McClatchy's Jonathan Landy just filed a sobering overview of the sorry state of today's Afghanistan:

"Afghanistan has become Iraq on a slow burn. Five years after they were ousted, the Taliban are back in force, their ranks renewed by a new generation of diehards. Violence, opium trafficking, ethnic tensions, official corruption and political anarchy are all worse than they've been at any time since the U.S.-led intervention in 2001.

"By failing to stop Taliban leaders and Osama bin Laden from escaping into Pakistan, then diverting troops and resources to Iraq before finishing the job in Afghanistan, the Bush administration left the door open to a Taliban comeback. Compounding the problem, reconstruction efforts have been slow and limited, and the U.S. and NATO didn't anticipate the extent and ferocity of the Taliban resurgence or the alliances the insurgents have formed with other Islamic extremists and with the world's leading opium traffickers.

"There are only 42,000 U.S. and NATO-led troops to secure a country that's half again the size of Iraq, where 150,000 U.S.-led coalition troops are deployed. Suicide bombings have soared from two in all of 2002 to about one every five days. Civilian casualties are mounting. President Hamid Karzai and his U.S. backers have become hugely unpopular.

"'The Americans made promises that they haven't carried out, like bringing security, rebuilding the country and eradicating poverty,' said Nasir Ahmad, 32, as he hawked secondhand clothes in the clamor of bus engines, horns and barking merchants in Kabul's main bazaar. 'Karzai is an irresponsible person. He is just a figurehead.'

"James Dobbins, who was President Bush's special envoy to Afghanistan, said that the administration dismissed European offers of a major peacekeeping force after the U.S. intervention and almost immediately began shifting military assets to invade Iraq.

"The White House "resisted the whole concept of peacekeeping," said Dobbins. "They wanted to demonstrate a different approach, one that would be much lower cost. So the decision to skimp on manpower and deploy one-fiftieth the troops as were deployed in Bosnia was accompanied by a decision to underplay economic assistance.

"'We invaded Afghanistan in October 2001. We conquered the country in December, and Congress was not asked to provide any (reconstruction) money until the following October,' he continued. 'Much of the money didn't show up for years. And not only were the actual sums relatively small, but with the failure to establish even a modicum of security in the countryside, there was no way to spend it.'"

As for the "hearts and minds" struggle, it too seems to be faltering:

"'Many of the people of Afghanistan are on the fence right now, and they will be for whichever side wins,' Marine Corps Gen. James Jones, NATO's top military commander, said on Sept. 20. 'If military action is not followed by visible, tangible, sizable and correctly focused reconstruction and development efforts, then we will be in Afghanistan for a much longer period of time than we need to be.'

"For that approach to succeed, there has to be security. Yet there are too few U.S. and NATO troops to secure the vast tracts of desert and mountains in eastern and southern Afghanistan, where the Taliban find their greatest support.

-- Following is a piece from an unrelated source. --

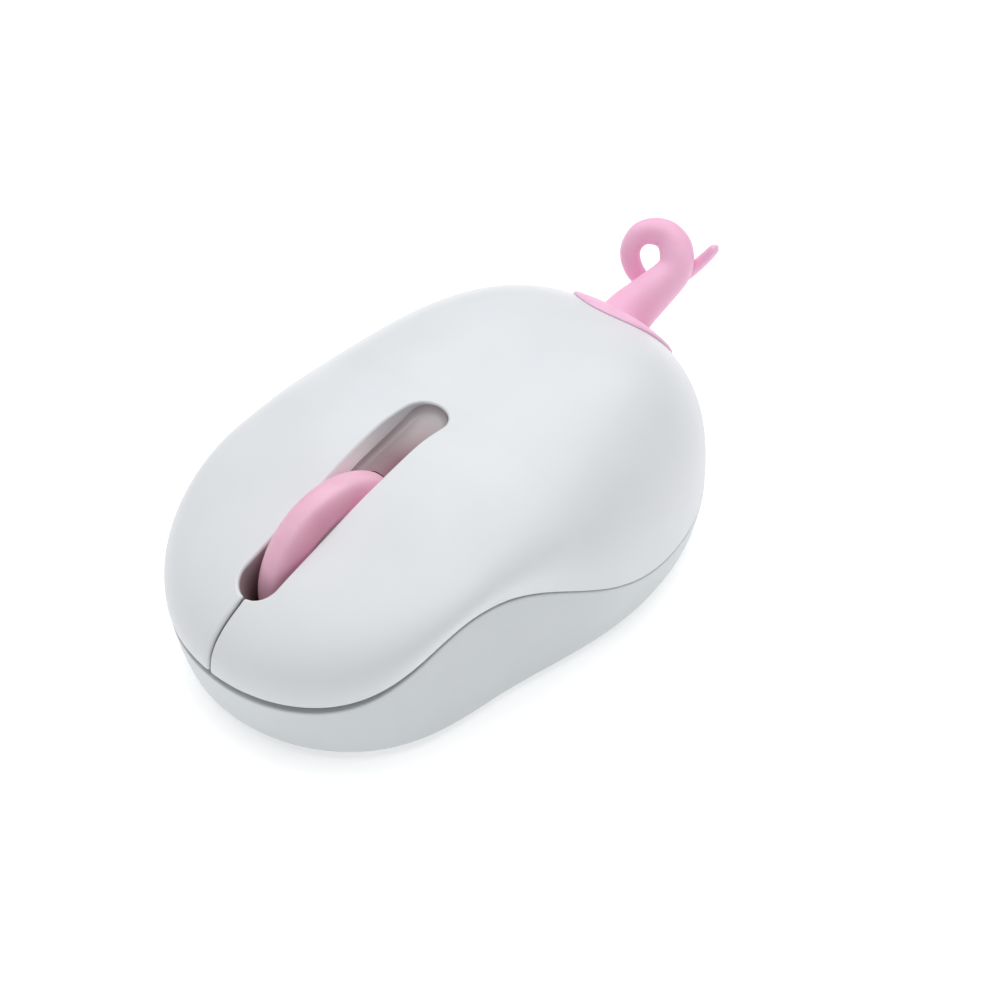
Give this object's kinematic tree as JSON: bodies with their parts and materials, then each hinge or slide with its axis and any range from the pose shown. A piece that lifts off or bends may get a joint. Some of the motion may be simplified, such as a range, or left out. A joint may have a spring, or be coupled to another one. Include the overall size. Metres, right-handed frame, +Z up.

"There are 22,000 U.S. troops in Afghanistan. But there are only 5,000 U.S. combat soldiers in eastern Afghanistan bordering Taliban refuges in Pakistan, a 27,000-square-mile area of vast deserts and mountains nearly the size of South Carolina.

"ISAF, with 20,000 troops from 36 nations, has only 8,000 troops for 77,000 square miles - slightly smaller than Minnesota - in the south.

"The insurgents and their leaders operate from Pakistan, aided by Pakistani officials, radical Islamic parties and al-Qaida. They're flush with recruits from Islamist seminaries on both sides of the border that offer religious instruction and combat training.

"Taliban extremists also have been to Iraq for training in combat and bomb-making, and Iraqi insurgents have traveled to Pakistan to forge closer ties with Afghan and Pakistani extremists, according to U.S. intelligence officials.

"The insurgents fight, then blend back into the population. They've forged alliances with powerful drug lords, sharing in the profits of opium production, which has increased by 59 percent this year to record levels, fueling immense official corruption.

"The United States has paid for poppy eradication, but farmers have gotten virtually no help to plant alternative crops. The Taliban have stepped in, providing seeds and fertilizers for new poppy crops in return for support and recruits. "

Does this all seem to be running around in circles and going nowhere? Well, it is. The two key intervenors in Afghanistan, NATO and the United States don't have the political will to win this thing. Our forces are vastly too small to hope to secure the countryside which eliminates the prospect of reconstruction much less reforming and stabilizing the Karzai government. All we can do is engage in firefights with the Taliban and drug lords and, even then, it's when and where they choose. Karzai's own people have had it with the guy. He was installed amidst promises of great things that just haven't happened.

In the West, our leaders' political capital is pretty much depleted. The two biggest players in the Global War Without End on Terror, Bush and Blair, have seen their popular support evaporate. Thanks to Rumsfeld they've been fighting a war 'on the cheap' and it has failed miserably as it was bound to fail. What are their chances now of going back to their people and saying, "Let's try this all over again, but with vastly more troops. Let's bring back conscription"? Five years down the road you can't pull that off. You and your government will get slung out in disgrace.


"We're Screwed"
"Bet'yer Ass but Keep Smiling"

This gives a brand new meaning to "stay the course." It no longer means to stick with it until we succeed. What it actually means is I don't want to admit my blunder and so I'll just keep this ticking over until my term is up and this all gets dumped into someone else's lap. Hey, it's only two more years.